→ **DATA PROVIDED**:

<<<<

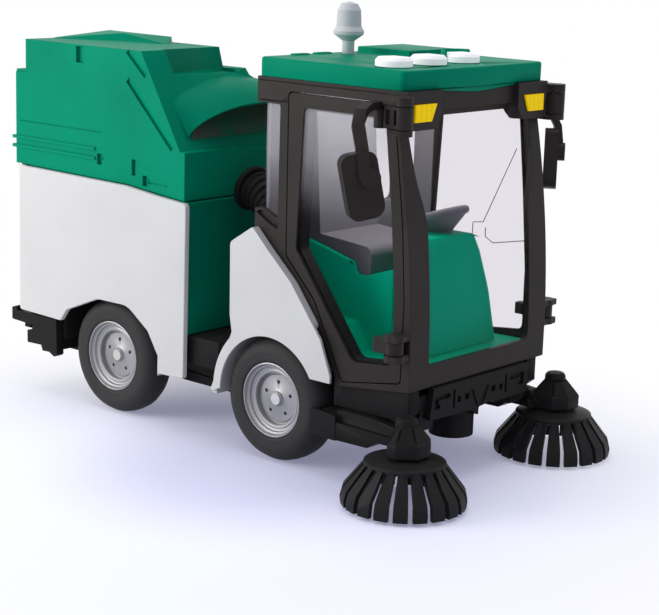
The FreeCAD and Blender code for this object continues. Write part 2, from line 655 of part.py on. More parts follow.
def fender(side):
    outline = [(90.8, 100.3, 1), (78.0, 92.2, 3), (78.5, 60.6, 3), (79.9, 53.3, 2), (66.7, 23.5, 1),
               (72.4, 27.0, 0), (135.8, 27.0, 0), (135.8, 44.7, 1), (130.0, 59.0, 4), (113.2, 80.0, 20),
               (99.3, 92.2, 6)]
    skin = plate_y(outline, -PANEL_HALF, -PANEL_HALF + 1.2)
    skin = skin.cut(rod((WHEELBASE, -60, TYRE_R), (WHEELBASE, -40, TYRE_R), 27.8))
    skin = skin.cut(box(100, 140, -60, -40, 20, 41.5))
    block = plate_y([(90.8, 100.3, 1), (78.0, 92.2, 3), (78.5, 60.6), (126, 60.6), (130.0, 59.0, 2),
                     (113.2, 80.0, 20), (99.3, 92.2, 6)], -PANEL_HALF, -CAB_HALF)
    rear_block = box(78.6, CAB_REAR, -CAB_HALF, -28, 60.6, 78)
    liner = rod((WHEELBASE, -PANEL_HALF + 1.2, TYRE_R), (WHEELBASE, -28.6, TYRE_R), 33)
    liner = liner.cut(rod((WHEELBASE, -60, TYRE_R), (WHEELBASE, -20, TYRE_R), ARCH_R + 1.2))
    liner = liner.cut(box(100, 140, -60, -20, -20, 44)).cut(box(60, 140, -60, -20, -20, 24))
    return on_side(fused([skin, block, rear_block, liner]), side)


# ---------------------------------------------------------------- front gear

def front_bumper():
    # plate with hook-shaped recesses, a grid of small holes and a toothed middle
    outline = [(-33.8, 44, 1), (-33.8, 31.0, 1), (-7, 30.2), (-4, 29.6), (-4, 27.4, 0.4),
               (-0.7, 27.4, 0.4), (-0.7, 30.6), (8, 31.6), (10, 30.6), (33.8, 31.0, 1), (33.8, 44, 1)]
    plate = plate_x(outline, 172.4, 175.4)
    ribs = [plate_x([(-6.0, 39.0), (-5.0, 39.0), (-1.0, 30.8), (-2.0, 30.8)], 175.3, 176.1),
            plate_x([(5.2, 40.0), (4.2, 40.0), (0.9, 31.6), (1.9, 31.6)], 175.3, 176.1)]
    recesses = []
    for y, z in ((-31.0, 35.0), (19.0, 35.2)):
        recesses.append(box(174.0, 180, y, y + 10.2, z + 3.4, z + 5.4))
        recesses.append(box(174.0, 180, y, y + 2.6, z, z + 5.4))
        recesses.append(box(174.0, 180, y, y + 3.8, z, z + 1.6))
    holes = ((-18.6, -17.4, 33.6, 41.3), (-15.5, -13.5, 35.3, 37.8), (-10.5, -7.8, 35.5, 38.0),
             (6.2, 7.4, 34, 38.5), (9.4, 10.4, 35, 39), (14, 17.4, 35, 38))
    for y0, y1, z0, z1 in holes:
        recesses.append(box(174.0, 180, y0, y1, z0, z1))
    return fused([plate, *ribs]).cut(Part.makeCompound(recesses))


def suction_nozzle():
    # upright pipe under the front with a shallow recess in its mouth
    mouth = CHASSIS_BOTTOM - 1.5
    pipe = Part.makeCylinder(NOZZLE_R, 31 - mouth, V(NOZZLE_X, 0, mouth))
    flange = Part.makeCylinder(NOZZLE_R + 2.0, 3.0, V(NOZZLE_X, 0, 28))
    recess = Part.makeCylinder(NOZZLE_R - 1.6, 3.0, V(NOZZLE_X, 0, mouth))
    return fused([pipe, flange]).cut(recess)


def brush_arm(side):
    # box beside the front wheel, stepped beam and a tapered pod over the brush
    box_skin = plate_y([(125.6, 18.3, 0.8), (139.6, 18.3), (139.6, 28.6), (125.6, 29.6, 0.8)], -50.5, -49.0)
    box_core = plate_y([(129.6, 18.3), (139.6, 18.3), (139.6, 29.0), (129.6, 29.4)], -49.2, -30)
    low_beam = plate_y([(139.4, 18.4), (156.5, 18.8), (161.0, POD_BOTTOM), (174, POD_BOTTOM), (172, 25.4),
                        (139.4, 26.0)], -50.2, -40)
    high_beam = plate_y([(138, 24), (176, 24), (171.5, 29.2), (156, 30.6), (138, 30.6)], -47.6, -41.5)
    foot = [(170.8, -50.5), (176.4, -62.0), (181.0, -62.4), (187.6, -56.5), (187.6, -48.2),
            (183, -42.6), (172, -41.8)]
    knob = (BRUSH_X, -BRUSH_Y)
    pod = plate_z(foot, POD_BOTTOM, 27.4)
    crown = [(knob[0] + (x - knob[0]) * 0.46, knob[1] + (y - knob[1]) * 0.46) for x, y in foot]
    lower = Part.makePolygon([V(x, y, 27.4) for x, y in foot + foot[:1]])
    upper = Part.makePolygon([V(x, y, 34.0) for x, y in crown + crown[:1]])
    roof = Part.makeLoft([lower, upper], True, True)
    cap = turned(((0, 30), (KNOB_R, 30), (KNOB_R, 35.6), (KNOB_R - 1.0, 36.8), (0, 37.0)),
                 (*knob, 0), (0, 0, 1))
    body = fused([box_skin, box_core, low_beam, high_beam, pod, roof, cap])
    hole = rod((*knob, 20), (*knob, 33), BRUSH_PIN_R + AXLE_PLAY)
    return on_side(body.cut(hole), side)


def brush(side):
    # low cone, drive pin and flat tines that widen towards their steep tips
    disc = turned(((0, 17.4), (BRUSH_HUB_R - 1.5, 17.0), (BRUSH_HUB_R, 17.8), (BRUSH_HUB_R, 19.0),
                   (9, 21.2), (0, 21.2)), (0, 0, 0), (0, 0, 1))
    pin = rod((0, 0, 20.0), (0, 0, 32.0), BRUSH_PIN_R)
    side_view = [(8.0, 18.6), (BRUSH_HUB_R - 0.2, 18.2), (24.3, 8.0), (BRUSH_R, 4.0),
                 (BRUSH_R - 0.3, BRUSH_FLOOR_GAP), (BRUSH_R - 2.3, BRUSH_FLOOR_GAP), (22.2, 7.0),
                 (14.6, 16.4), (8.0, 17.0)]
    taper = plate_z([(7.5, -1.1), (BRUSH_HUB_R, -2.0), (BRUSH_R, -3.0), (BRUSH_R, 3.0),
                     (BRUSH_HUB_R, 2.0), (7.5, 1.1)], 0, 30)
    tines = []
    for k in range(TINES):
        tine = plate_y(side_view, -4, 4).common(taper)
        tine.rotate(V(0, 0, 0), V(0, 0, 1), 360.0 * k / TINES)
        tines.append(tine)
    body = fused([disc, pin, *tines])
    body.translate(V(BRUSH_X, side * BRUSH_Y, 0))
    return body


def strap(stations, width, thick):
    # flat band through stations of point and width direction
    wires = []
    for i, (point, across) in enumerate(stations):
        before = stations[max(i - 1, 0)][0]
        after = stations[min(i + 1, len(stations) - 1)][0]
        flat = V(*across).normalize()
        normal = (V(*after) - V(*before)).cross(flat).normalize()
        corners = [V(*point) + flat * (width * a / 2) + normal * (thick * b / 2)
                   for a, b in ((-1, -1), (1, -1), (1, 1), (-1, 1), (-1, -1))]
        wires.append(Part.makePolygon(corners))
    return Part.makeLoft(wires, True, True)


def mirror(side):
    # rounded housing toed in, ball boss on its front shell, flat hooked arm from the door's hinge
    housing = plate_x([(-7.3, -13, 4), (7.3, -13, 5), (7.3, 13, 4), (-7.3, 13, 4)], -3, 3)
    housing.rotate(V(0, 0, 0), V(1, 0, 0), MIRROR_LEAN)
    housing.translate(V(0, 0, 127.5))
    boss = rod((2, 2.2, 131), (6.0, 2.2, 131), 3.9)
    head = fused([housing, boss])
    head.Placement = FreeCAD.Placement(V(MIRROR_X, -MIRROR_Y, 0), FreeCAD.Rotation(V(0, 0, 1), -MIRROR_TOE))
    face_on, along_x = (0.7, 0.7, 0), (1, 0, 0)
    arm = strap([((164.0, -65.6, 130.0), face_on), ((161.8, -66.0, 142.0), face_on),
                 ((157.6, -63.8, 150.5), face_on), ((156.8, -61.0, 155.4), (0.95, 0.3, 0)),
                 ((157.0, -57.0, 157.3), along_x), ((157.0, -49.6, 157.3), along_x)], 5.0, 3.0)
    return on_side(fused([head, arm]), side)


# ---------------------------------------------------------------- assembly

def all_nodes():
    nodes = wheel_nodes()
    nodes.update({
        "chassis": chassis(), "rear_bumper": rear_bumper(), "lower_tub": tub(), "hopper_shell": hopper(),
        "hopper_scoop": scoop(), "hopper_hinge_pin": hinge_pin(),
        "suction_hose": hose(), "cab_frame": cab_frame(), "windscreen": windscreen(),
        "side_glass": side_glass(),
        "cab_roof": cab_roof(), "headlamp_lenses": headlamps(), "beacon": beacon(),
        "roof_buttons": roof_buttons(), "cab_tub": cab_tub(), "console": console(), "seat": seat(),
        "steering_wheel": steering_wheel(), "front_bumper": front_bumper(), "suction_nozzle": suction_nozzle(),
    })
    for side_name, side in SIDES:
        nodes[f"rear_panel_{side_name}"] = rear_panel(side)
        nodes[f"front_fender_{side_name}"] = fender(side)
        nodes[f"door_{side_name}"] = door(side)
        nodes[f"door_glass_{side_name}"] = door_glass(side)
        nodes[f"brush_arm_{side_name}"] = brush_arm(side)
        nodes[f"side_brush_{side_name}"] = brush(side)
        nodes[f"mirror_{side_name}"] = mirror(side)
    return nodes


def export():
    os.makedirs("parts", exist_ok=True)
    for name, shape in all_nodes().items():
        shape.translate(V(SHIFT_X, 0, 0))
        shape.exportStep(f"parts/{name}.step")
        size = shape.BoundBox
        print(f"{name:22s} solids {len(shape.Solids)} valid {shape.isValid()} "
              f"x {size.XMin:.1f}..{size.XMax:.1f} y {size.YMin:.1f}..{size.YMax:.1f} "
              f"z {size.ZMin:.1f}..{size.ZMax:.1f}")


export()
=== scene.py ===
import json
import math

import bmesh
import bpy
from mathutils import Matrix, Vector


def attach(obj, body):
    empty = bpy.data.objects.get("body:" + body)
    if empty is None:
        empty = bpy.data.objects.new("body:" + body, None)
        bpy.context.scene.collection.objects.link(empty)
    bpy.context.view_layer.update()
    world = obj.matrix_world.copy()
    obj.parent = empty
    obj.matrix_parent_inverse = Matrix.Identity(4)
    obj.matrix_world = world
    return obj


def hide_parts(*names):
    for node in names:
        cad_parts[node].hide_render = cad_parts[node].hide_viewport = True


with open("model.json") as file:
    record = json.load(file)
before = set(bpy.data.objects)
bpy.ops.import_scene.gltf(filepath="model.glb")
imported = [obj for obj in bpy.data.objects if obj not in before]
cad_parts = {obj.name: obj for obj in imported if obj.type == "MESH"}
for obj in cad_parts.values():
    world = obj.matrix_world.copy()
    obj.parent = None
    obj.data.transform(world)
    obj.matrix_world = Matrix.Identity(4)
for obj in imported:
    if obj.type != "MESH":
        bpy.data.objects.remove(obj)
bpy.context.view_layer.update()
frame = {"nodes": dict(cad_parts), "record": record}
nodes = frame["nodes"]
MM = 0.001
# the model's origin lies this far ahead of the rear axle, so lengths here read from the axle
REAR_AXLE_X = 67.25
SIDES = (("right", -1), ("left", 1))


def at(x, y, z):
    """Millimetres from the rear axle, the middle plane and the floor, as a place in metres."""
    return Vector(((x - REAR_AXLE_X) * MM, y * MM, z * MM))


# ---------------------------------------------------------------- camera

CAMERA_PLACE = at(587.784, -575.235, 227.496)
CAMERA_RIGHT = Vector((0.75201218, 0.65841208, 0.03116421))
CAMERA_UP = Vector((-0.16594253, 0.14335266, 0.97566034))
CAMERA_LENS = 95.99

camera_data = bpy.data.cameras.new("camera")
camera_data.sensor_width = 36
camera_data.lens = CAMERA_LENS
camera_data.clip_start = 0.01
camera = bpy.data.objects.new("camera", camera_data)
camera.matrix_world = Matrix.Translation(CAMERA_PLACE) @ Matrix(
    (CAMERA_RIGHT, CAMERA_UP, CAMERA_RIGHT.cross(CAMERA_UP))).transposed().to_4x4()
scene = bpy.context.scene
scene.collection.objects.link(camera)
scene.camera = camera
scene.view_settings.view_transform = "Standard"


# ---------------------------------------------------------------- materials

def linear(hexcode):
    """An sRGB hex colour as linear values with alpha."""
    channels = [int(hexcode[i:i + 2], 16) / 255 for i in (1, 3, 5)]
    return [c / 12.92 if c <= 0.04045 else ((c + 0.055) / 1.055) ** 2.4 for c in channels] + [1.0]


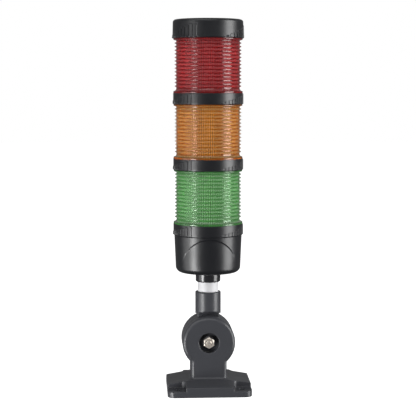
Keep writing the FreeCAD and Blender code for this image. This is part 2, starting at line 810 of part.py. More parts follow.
def lens(name, z):
    """Moulded lens: spigot in the ring, flared lip, lens ribs, and the next collar on top."""
    body = new_body(name)
    section = new_sketch(body, "lens_profile", "XZ_Plane")
    spigot = "(ring_bore - spigot_gap)"
    corners = [("lens_bore", WEB_TOP), (spigot, WEB_TOP), (spigot, "ring_height"),
               ("lip_radius", "ring_height"), ("lip_radius", "ring_height + lip_height"),
               ("flare_radius", "ring_height + lip_height + flare_height")]
    for index in range(CREST_COUNT):
        crest = "ring_height + first_crest + %d * crest_pitch" % index
        corners.append(("root_radius", "%s - crest_pitch / 2" % crest))
        corners.append(("crest_radius", crest))
    corners.append(("root_radius", "%s + crest_pitch / 2" % crest))
    corners.append(("top_flange_radius", "tier_pitch - top_flange_height"))
    corners.append(("top_flange_radius", "tier_pitch"))
    corners += collar_corners("tier_pitch")
    corners.append(("lens_bore", "tier_pitch + ledge_lift - ledge_depth - 2 * ledge_width"))
    outline(section, corners)
    revolve(body, "wall", section)
    collar_lugs(body, "tier_pitch")
    place(body, z=z)
    keep(body, name)


def diffuser(name, z):
    """Inner tube that spreads the light, from the ring's web to the deck."""
    tube = washer(name, "diffuser_radius - diffuser_wall", "diffuser_radius",
                  "tier_pitch + ledge_lift - %s" % WEB_TOP)
    place(tube, z="%s + %s" % (z, WEB_TOP))
    keep(tube, name)


def light_source(colour, z):
    """Square post with a circuit board on each side and a column of chips on each board."""
    height = "tier_pitch + ledge_lift - %s" % WEB_TOP
    block = part("Box", colour + "_post_block", Length="post_width", Width="post_width", Height=height)
    place(block, x="-post_width / 2", y="-post_width / 2")
    bore = part("Cylinder", colour + "_post_bore", Radius="post_bore / 2", Height=height)
    post = part_cut(colour + "_led_post", block, bore)
    place(post, z="%s + %s" % (z, WEB_TOP))
    keep(post, colour + "_led_post")

    boards, chips = [], []
    for side in range(4):
        board = part("Box", "%s_board_%d" % (colour, side), Length="board_thickness",
                     Width="board_width", Height="board_length")
        turn = "%d * 90" % side
        angle = "%d * 90 deg" % side
        place_on_side(board, "post_width / 2", "board_width", "board_lift", angle, turn)
        boards.append(board)
        for level in range(CHIP_ROWS):
            chip = part("Box", "%s_chip_%d_%d" % (colour, side, level), Length="chip_height",
                        Width="chip_size", Height="chip_size")
            rise = ("board_lift + board_length / 2 + %d * chip_pitch - chip_size / 2"
                    % (level - CHIP_ROWS // 2))
            place_on_side(chip, "(post_width / 2 + board_thickness)", "chip_size", rise, angle, turn)
            chips.append(chip)
    for name, members in (("_led_boards", boards), ("_leds", chips)):
        item = group(colour + name, members)
        place(item, z="%s + %s" % (z, WEB_TOP))
        keep(item, colour + name)


def place_on_side(box, out, width, rise, angle, turn):
    """Stand a box on one side of the post: its back face at distance out, centred on the side."""
    place(box, x="%s * cos(%s) + %s / 2 * sin(%s)" % (out, angle, width, angle),
          y="%s * sin(%s) - %s / 2 * cos(%s)" % (out, angle, width, angle), z=rise, turn=turn)


def contacts(name, z):
    """Sprung contact pins under a ring's web, their tips on the deck below."""
    members = []
    for step in range(CONTACT_COUNT):
        pin = part("Cylinder", "%s_%d" % (name, step), Radius="contact_size / 2",
                   Height="%s - %s" % (WEB_BOTTOM, DECK_TOP))
        angle = "%d * 360 deg / %d" % (step, CONTACT_COUNT)
        place(pin, x="contact_circle / 2 * cos(%s)" % angle, y="contact_circle / 2 * sin(%s)" % angle)
        members.append(pin)
    pins = group(name, members)
    place(pins, z="%s + %s" % (z, DECK_TOP))
    keep(pins, name)


def tier(colour, level):
    """One complete light tier, counted from the housing up."""
    z = "(%s + %d * tier_pitch)" % (HOUSING_TOP, level)
    lock_ring(colour + "_lock_ring", z)
    seal(colour + "_seal", z)
    contacts(colour + "_contacts", z)
    lens(colour + "_lens", z)
    diffuser(colour + "_diffuser", z)
    light_source(colour, z)
    deck(colour + "_deck", "(%s + tier_pitch)" % z)


def cap():
    """Flat cap: drafted, rounded at the top, hooks and a hollow inside, grip ribs outside."""
    z = "(%s + 3 * tier_pitch)" % HOUSING_TOP
    body = new_body("cap")
    section = new_sketch(body, "cap_profile", "XZ_Plane")
    outline(section, [("0", "cap_height - cap_roof"), ("cap_hollow", "cap_height - cap_roof"),
                      ("cap_hollow", WEB_BOTTOM), ("ring_bore", WEB_BOTTOM), ("ring_bore", "0"),
                      ("cap_bottom_radius - ring_chamfer", "0"), ("cap_bottom_radius", "ring_chamfer"),
                      ("cap_top_radius", "cap_height"), ("0", "cap_height")])
    revolve(body, "shell", section)

    def cap_rim(edge):
        return at_level(edge, "cap_height") and near(edge.BoundBox.XMax, "cap_top_radius")

    fillet(body, "cap_rim", "cap_round", cap_rim)
    grip_fields(body, "(cap_bottom_radius - grip_relief / 2)", "cap_grip_start", "cap_grip_step")
    ring_hooks(body)
    place(body, z=z)
    keep(body, "cap")
    seal("cap_seal", z)


def check_and_export():
    """Stop on any failed object or bad solid, then write one STEP file for each sub-part."""
    doc.recompute()
    for item in doc.Objects:
        if "Invalid" in item.State or "Error" in item.State:
            raise RuntimeError("%s failed" % item.Name)
    for item in node_parts:
        if item.Shape.isNull() or not item.Shape.isValid():
            raise RuntimeError("%s has no valid solid" % item.Label)
    os.makedirs("parts", exist_ok=True)
    for item in node_parts:
        item.Shape.exportStep("parts/%s.step" % item.Label)


base_bracket()
swivel_arm()
pivot_fasteners()
pole()
pole_screws()
pole_socket()
socket_screws()
base_housing()
terminals()
deck("housing_deck", HOUSING_TOP)
for level, colour in enumerate(("green", "amber", "red")):
    tier(colour, level)
cap()
check_and_export()
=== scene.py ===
"""Dresses the three-tier signal tower: turned and moulded skins, their finishes, a studio and a camera.

Lengths are in metres unless a name ends in _mm. Front is -Y, up is +Z, and the tower's axis is Z.
"""

import json
import math

import bpy
import numpy as np
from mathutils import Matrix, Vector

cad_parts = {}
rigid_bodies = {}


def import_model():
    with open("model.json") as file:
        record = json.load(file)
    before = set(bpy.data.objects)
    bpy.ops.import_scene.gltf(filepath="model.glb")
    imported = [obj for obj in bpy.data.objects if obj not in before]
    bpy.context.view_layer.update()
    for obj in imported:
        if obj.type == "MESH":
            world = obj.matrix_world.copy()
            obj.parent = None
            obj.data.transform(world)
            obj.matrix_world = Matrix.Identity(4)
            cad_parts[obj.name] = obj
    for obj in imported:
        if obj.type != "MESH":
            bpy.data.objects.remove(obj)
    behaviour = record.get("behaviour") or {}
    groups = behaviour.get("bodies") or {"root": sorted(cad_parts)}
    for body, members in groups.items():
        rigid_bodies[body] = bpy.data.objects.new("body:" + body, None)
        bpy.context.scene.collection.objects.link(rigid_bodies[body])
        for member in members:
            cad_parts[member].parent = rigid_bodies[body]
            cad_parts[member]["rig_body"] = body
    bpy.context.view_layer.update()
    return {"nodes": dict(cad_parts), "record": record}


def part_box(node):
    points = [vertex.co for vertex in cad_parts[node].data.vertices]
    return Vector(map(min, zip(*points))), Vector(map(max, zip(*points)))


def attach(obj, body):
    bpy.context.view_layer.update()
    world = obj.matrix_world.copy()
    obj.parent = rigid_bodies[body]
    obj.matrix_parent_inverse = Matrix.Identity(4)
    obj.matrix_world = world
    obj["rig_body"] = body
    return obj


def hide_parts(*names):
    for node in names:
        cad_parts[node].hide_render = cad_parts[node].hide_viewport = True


MM = 0.001
COLOURS = ("green", "amber", "red")

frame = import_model()
nodes = frame["nodes"]


# Places read from the frame

def low_z(node):
    """Height of a node's underside."""
    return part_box(node)[0].z


def high_z(node):
    """Height of a node's top."""
    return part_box(node)[1].z


def wide_radius(node):
    """Largest radius of a node that is centred on the tower's axis."""
    low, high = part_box(node)
    return (high.x - low.x) / 2


PIVOT_Z = (low_z("friction_washers") + high_z("friction_washers")) / 2
TIER_PITCH = low_z("amber_lock_ring") - low_z("green_lock_ring")


# Curves and grids

def soft_path(corners, radius, steps=5):
    """Open path through corners in (radius, height), each inner corner rounded by an arc.

    At a corner with unit directions u and v to its neighbours and half-angle h between them, the arc's
    centre lies at radius / sin(h) along the bisector, and its ends at radius / tan(h) along u and v.
    """
    points = np.array(corners, float) * MM
    radius = np.broadcast_to(np.asarray(radius, float) * MM, len(points) - 2)[:, None]
    here = points[1:-1]
    u = points[:-2] - here
    v = points[2:] - here
    u /= np.linalg.norm(u, axis=1, keepdims=True)
    v /= np.linalg.norm(v, axis=1, keepdims=True)
    half = np.arccos(np.clip((u * v).sum(1), -1, 1))[:, None] / 2
    middle = u + v
    middle /= np.linalg.norm(middle, axis=1, keepdims=True)
    centre = here + middle * radius / np.sin(half)
    start = here + u * radius / np.tan(half) - centre
    end = here + v * radius / np.tan(half) - centre
    sweep = math.pi - 2 * half
    share = np.linspace(0, 1, steps)[None, :, None]
    turn = sweep[:, None, :]
    arcs = (centre[:, None] + (np.sin((1 - share) * turn) * start[:, None]
                               + np.sin(share * turn) * end[:, None]) / np.sin(turn))
    return np.vstack([points[:1], arcs.reshape(-1, 2), points[-1:]])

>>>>

→ **WORK TO DO**: Collect every line with the string "filepath" from the records, and copy each.

→ **FULL OUTPUT**:
bpy.ops.import_scene.gltf(filepath="model.glb")
    bpy.ops.import_scene.gltf(filepath="model.glb")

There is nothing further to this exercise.